Falling interest rates boost investment in balanced/mixed funds
The fund industry's performance in 2017 -- highlighting the R$4 trillion net equity and also record net capital inflow since the beginning of the historical series in 2002 -- mirrors the positive year for the sector. Net inflow up to November totaled R$231.9 billion, with the balanced/mixed and fixed-income classes standing out, raising R$91.7 billion and R$67.7 billion, respectively.
The significant drop in interest rates throughout the year has helped investments, especially in balanced/mixed funds, and allowed diversification in the allocation of resources. The net inflow of equity funds (R$10.1 billion through November), which had not occurred since 2013, is an example of this trend. The balance/mixed - macro and fixed-income-short duration/investment grade classes showed the best performance in the industry, raising R$30.9 million and R$25.9 billion, respectively.
However, November’s result was not in line with the positive trend seen throughout the year. Net outflow totaled R$20 billion, which to some extent confirms the seasonal movements of expected fund outflow in the second half. The fixed-income-free duration/investment grade and balanced/mixed - free funds saw negative net balance of R$5.6 billion and R$5.1 billion, respectively.
Still in November, return declined in most types of fixed income and balanced/mixed funds. This reduction was due to negative performance of medium and long-term securities in the period, which led the IMA-General, an index that reflects the mark-to-market government bond portfolio, to show a flat return (0.0%) in the month (Read here the Fixed Income Newsletter -- in Portuguese). But the monthly result does not compromise the year-to-date positive trajectory. The most representative types include the indexed-fixed income (11.34%) and balanced/mixed -- macro funds (12.59%). Returns are more significant among equity funds, especially equity -- value/growth, equity active index and equity -- free portfolio, which yielded year to date 23.84%, 21.91% and 21.81%, respectively.

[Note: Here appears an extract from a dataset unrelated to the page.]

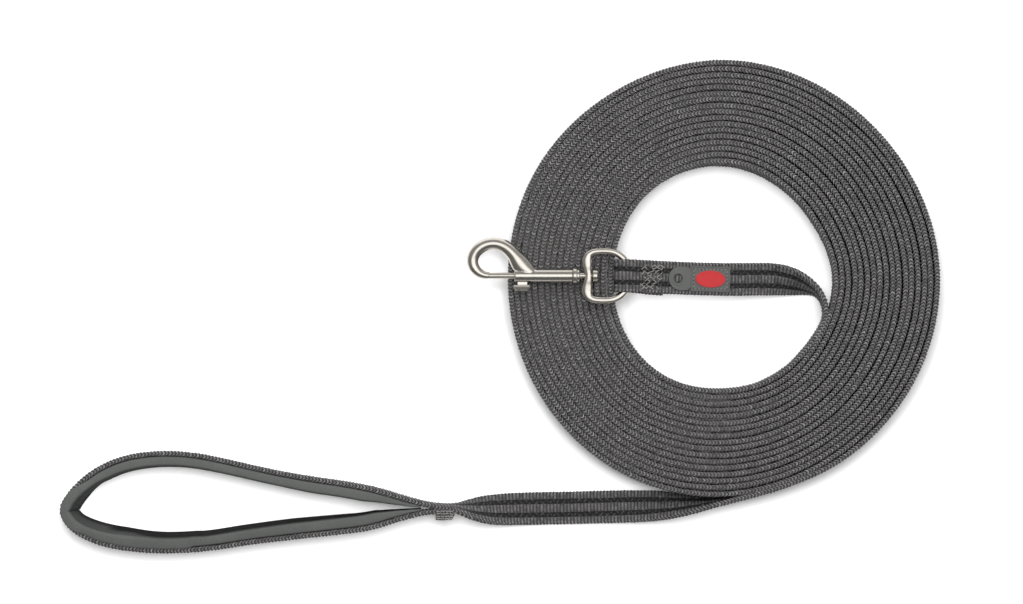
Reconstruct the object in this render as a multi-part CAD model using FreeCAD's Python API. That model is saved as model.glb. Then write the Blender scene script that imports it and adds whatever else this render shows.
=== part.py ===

Retail and high-income retail accounted for 63% of funding from fixed-income funds year to date, indicating the significant allocation of individuals’ resources to this class. Among balanced/mixed funds, the private segment accounted for 53% of the funding, but the portion corresponding to retail and high-income retail (11%) indicates a greater risk appetite in a context in which the Selic rate reaches a record low, while the search for return requires investors to diversify their portfolio profile.